Symptoms of fluid overload include a gradual mental dulling, drowsiness, weakness, confusion, coma, convulsions and death.
- This can dilute the electrolytes in your blood and cause low blood-sodium levels (hyponatremia).
- Excessive urination can flush out essential electrolytes, minerals and other compounds.
Hyponatremic encephalopathy can result when too much water is ingested too quickly and the brain swells due to a sodium imbalance. This is most common amongst athletes, military personnel and the elderly. There were 125 Army hospitalizations for hypontraemia between 1989 and 1996. These cases were associated with excessive water drinking and were often mistaken for dehydration and patients were unfortunately given additional water.
Due to heat exhaustion, Marine Corps recruits drank ten to twenty-two quarts of water in a short time period in July1995 which resulted in nine cases in one day. Five of them developed seizure activity and progressed to delirium and/or coma, but were eventually returned to full duty.
In July 1997 there was one fatal case where a healthy eighteen-year-old drank three quarts of water prior to arriving at a rifle range. He drank five more quarts before 11am and began to feel dizzy. He therefore rested and drank two more quarts and waited to see an improvement. When his symptoms did not improve he drank ten more quarts over the next two hours. He became increasingly confused and lethargic and lost consciousness. He later died.

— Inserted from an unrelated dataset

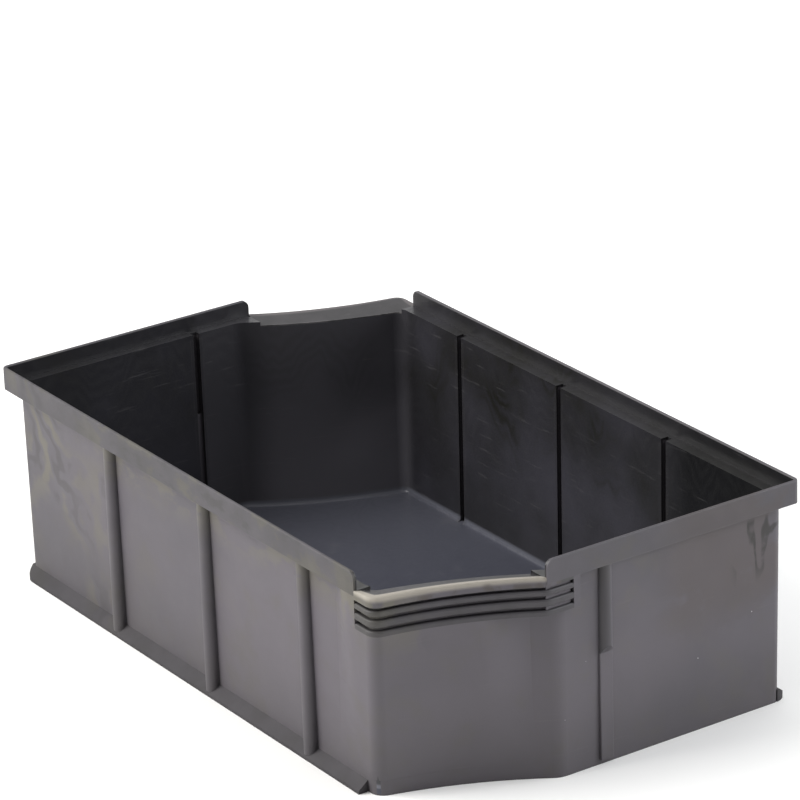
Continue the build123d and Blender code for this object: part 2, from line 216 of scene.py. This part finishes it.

Older people are often advised to drink much more water than they can handle because the thirst sensation is less accurate as the aging process progresses. However, high fluid intake can cause them to lose sleep, as they will need to use the bathroom during the night and can also worsen congestive heart failure. Many older patients may already be at risk of hyponatremia because their kidneys reabsorb too much water.